I’m glad to know that it works locally!

signal (15): Terminated
in expression starting at /scratch/me/GUPPE/mpi_guppe.jl:56
__GI_memset at /lib64/libc.so.6 (unknown line)
array_resize_buffer at /buildworker/worker/package_linux64/build/src/array.c:728
jl_array_grow_at_end at /buildworker/worker/package_linux64/build/src/array.c:911 [inlined]
jl_array_grow_end at /buildworker/worker/package_linux64/build/src/array.c:975
_growend! at ./array.jl:888 [inlined]
resize! at ./array.jl:1108 [inlined]
transpose_impl! at /home/me/.julia/packages/PencilArrays/5k2hi/src/Transpositions/Transpositions.jl:286

That’s strange, the error occurs when PencilArrays tries to increase the size of an array via resize!. The array is an internal UInt8 vector used when transposing (rearranging) distributed data among the MPI processes. This kind of operation indeed happens when you take an FFT.

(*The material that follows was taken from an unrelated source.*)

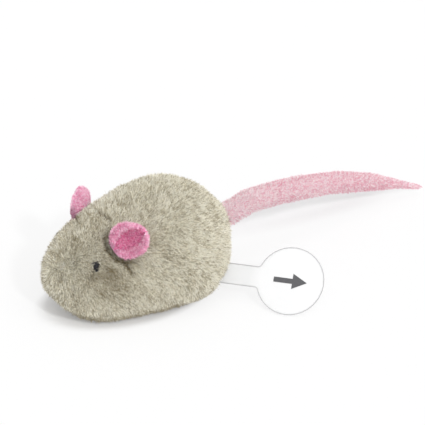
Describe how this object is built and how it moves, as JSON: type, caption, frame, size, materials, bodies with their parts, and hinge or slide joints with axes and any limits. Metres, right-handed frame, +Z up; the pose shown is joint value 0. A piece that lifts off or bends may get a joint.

The error seems to be unrelated to PencilArrays, and I guess it could be reproduced by just calling something like resize!(UInt8[], 100) on your cluster. According to the error message, the problem is this memset call, which I guess happens when Julia sets to zero the newly-allocated storage of an UInt8 array (which satisfies the elsz == 1 condition in the linked C code).